As the interviews showed, today’s native speakers of Ladino are quite fluent while talking about matters that concern the home, family, children, grandchildren, or cuisine and religious traditions, but are not that fluent when they start to talk about matters outside the home like politics, economics, world matters etc. It was interesting to note that most of them said they counted in Turkish and made mathematical calculations also in Turkish. This, for me, is a good indicator of the loss of fluency and/or the shift in the strength of the primary language of a person.

We now have to accept the fact that when we lose these native speakers, the youngest of whom were born in 1945 at the latest, we will not have any native speakers of Ladino left in the world.

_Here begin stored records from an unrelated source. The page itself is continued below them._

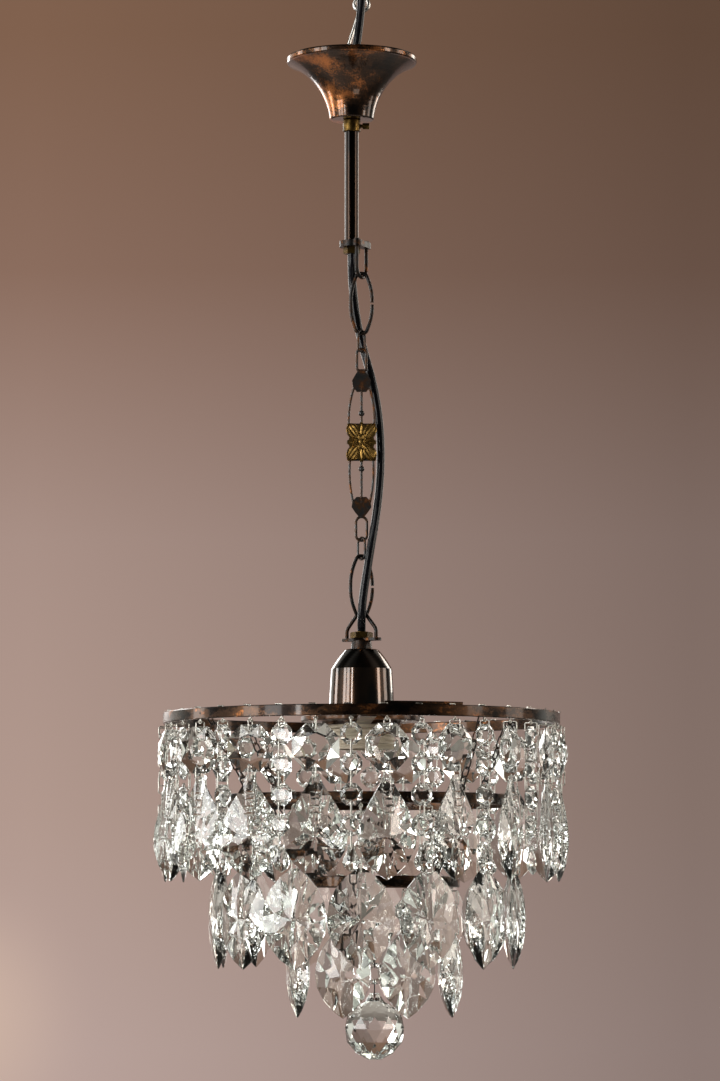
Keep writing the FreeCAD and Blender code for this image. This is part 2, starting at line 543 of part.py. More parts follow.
# ---------------------------------------------------------------- lampholder
def lower_bail(top):
    """Stirrup over the cap: a wire bow on a flat base strip, clamped by the lower nut."""
    base_top = LOWER_NUT_TOP - LOWER_NUT_H - GAP
    half = LOWER_BAIL_BASE_W / 2 - BAIL_WIRE_R
    crown = top - BAIL_WIRE_R
    path = [V(half, 0, base_top - 1.4), V(half, 0, base_top + 6), V(2.6, 0, crown), V(-2.6, 0, crown),
            V(-half, 0, base_top + 6), V(-half, 0, base_top - 1.4)]
    bow = bar_round(path, [0, 6, 2.5, 2.5, 6, 0], BAIL_WIRE_R)[0]
    strip = Part.makeBox(2 * half, 7.0, 1.8, V(-half, -3.5, base_top - 1.8))
    ends = [Part.makeCylinder(3.5, 1.8, V(side * half, 0, base_top - 1.8)) for side in (-1, 1)]
    foot = CAP_TOP + GAP
    boss = turned([(0, foot), (7.2, foot), (6.4, base_top - 1.8), (5.0, base_top), (0, base_top)])
    bail = bow.multiFuse([strip, boss] + ends)
    hole = Part.makeCylinder(NIPPLE_R + GAP, 20, V(0, 0, CAP_TOP))
    save("lower_bail", placed(bail.cut(hole).Solids[0], turn=LOWER_BAIL_TURN))


def lampholder():
    nut_foot = LOWER_NUT_TOP - LOWER_NUT_H
    save("lower_nut", nut(nut_foot, LOWER_NUT_H, 13.0, NIPPLE_R + GAP))
    nipple_foot = CAP_TOP - CAP_WALL - 9.0
    nipple = turned([(CORD_HOLE_R, nipple_foot), (NIPPLE_R, nipple_foot), (NIPPLE_R, LOWER_NUT_TOP + 0.4),
                     (CORD_HOLE_R + 0.5, LOWER_NUT_TOP + 0.4), (CORD_HOLE_R, LOWER_NUT_TOP - 0.4)])
    save("lower_nipple", nipple)

    shoulder = arc_points((CAP_R - 1.6, 33.0), (16.7, 39.0), (11.6, CAP_TOP - 0.6), 8)
    outside = [(CAP_R, CAP_BASE), (CAP_R, CAP_BASE + 1.0), (CAP_R - 0.6, 17.0)] + shoulder
    inside = [(r - CAP_WALL, z - 0.55) for r, z in reversed(outside[2:])]
    hole = NIPPLE_R + GAP
    profile = outside + [(10.4, CAP_TOP), (hole, CAP_TOP), (hole, CAP_TOP - CAP_WALL)] + inside
    profile += [(CAP_R - CAP_WALL, CAP_BASE + 1.0), (CAP_R - CAP_WALL, CAP_BASE)]
    save("holder_cover", turned(profile))

    # ribbed body: a skirt through the disc, a ledge that carries it and a neck that takes the nipple
    disc_top, disc_foot = CAP_BASE, CAP_BASE - DISC_THICK
    strap_foot = disc_foot - STRAP_THICK
    rib_r, pocket = HOLDER_R, THREAD_R + SHELL_WALL + GAP
    ledge = strap_foot - GAP
    ribs = []
    for k in range(5):
        z = HOLDER_FOOT + 0.6 + k * (ledge - 2.4 - HOLDER_FOOT) / 5
        ribs += [(rib_r, z), (rib_r, z + 1.7), (rib_r - 0.6, z + 2.0), (rib_r - 0.6, z + 2.5)]
    upper_r = HOLDER_R - 2.3
    neck_top = nipple_foot - GAP
    body = [(pocket, HOLDER_FOOT), (rib_r - 0.5, HOLDER_FOOT)] + ribs
    body += [(HOLDER_R + 2.2, ledge - 2.0), (HOLDER_R + 2.2, ledge), (upper_r, ledge), (upper_r, 26.0),
             (9.0, neck_top), (CORD_HOLE_R + 0.3, neck_top), (CORD_HOLE_R + 0.3, BLOCK_TOP + GAP),
             (pocket, BLOCK_TOP + GAP)]
    save("holder_body", turned(body))
    save("holder_shell", threaded_shell())
    block_foot = SHELL_TOP + 3.0
    block = turned([(CORD_HOLE_R, block_foot), (pocket - 0.1, block_foot), (pocket - 0.1, BLOCK_TOP),
                    (CORD_HOLE_R, BLOCK_TOP)])
    save("contact_block", block)
    tab = Part.makeCylinder(CORD_HOLE_R - 0.3, 3.0, V(0, 0, block_foot - 0.9))
    spring = Part.makeBox(11, 5, 0.7, V(-2.5, -2.5, block_foot - 1.6))
    save("centre_contact", tab.fuse(spring).removeSplitter().Solids[0])

    disc_hole = upper_r + GAP
    disc = turned([(disc_hole, disc_foot), (DISC_R - 0.6, disc_foot), (DISC_R, disc_foot + 0.6),
                   (DISC_R, disc_top - 0.6), (DISC_R - 0.6, disc_top), (disc_hole, disc_top)])
    save("gallery_disc", disc)
    reach = TOP_HOOP_R - HOOP_THICK - GAP
    strap = Part.makeCylinder(HOLDER_R + 6.0, STRAP_THICK, V(0, 0, strap_foot))
    arm = Part.makeBox(STRAP_WIDE, 2 * reach - 0.4, STRAP_THICK, V(-STRAP_WIDE / 2, 0.2 - reach, strap_foot))
    tabs = [Part.makeBox(STRAP_WIDE, 1.8, HOOP_HIGH / 2 - strap_foot - 1.0,
                         V(-STRAP_WIDE / 2, y, strap_foot)) for y in (0.2 - reach, reach - 2.0)]
    strap = strap.multiFuse([arm] + tabs).cut(Part.makeCylinder(upper_r + GAP, 9, V(0, 0, strap_foot - 1)))
    strap = strap.common(Part.makeCylinder(reach, 20, V(0, 0, strap_foot - 1)))
    save("frame_bar", placed(strap.removeSplitter().Solids[0], turn=STRAP_AZIMUTH))


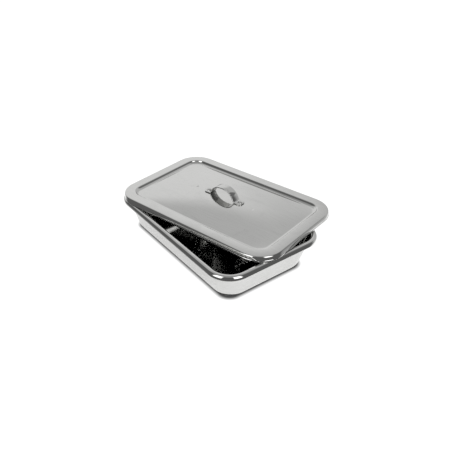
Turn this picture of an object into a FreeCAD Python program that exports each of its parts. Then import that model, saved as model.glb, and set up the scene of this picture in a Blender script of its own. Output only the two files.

When we have no native speakers left, then we cannot speak about the survival of a particular language. Ladino is unfortunately doomed to become a language to be studied and dissected at universities as a matter of academic interest. I see no hope in the future for it to become the language of the Jewish homes in Turkey again. A few words here and there that will still help to distinguish the ethnic identity of the Jewish community from the other communities are all that will be left for the younger generations to use.

The Ladino Database project realized by the Sephardic Culture Research Center in Istanbul will remain as an invaluable document of spoken Ladino and the fact that it will soon be accessed on the internet will make it doubly so. Unfortunately our funding was not enough for us to complete 100 interviews, which was the original number I had in mind but hopefully with additional funding, we might continue with the project to document as many native speakers as we can. Time is of essence and we must do what we can while we still can!

[1] The team consisted of the following members: Karen Sarhon (coordinator), Coya Delevi, Seli Gaon, Feride Petilon, Dora Niyego, Meri Schild and  Anet Pase.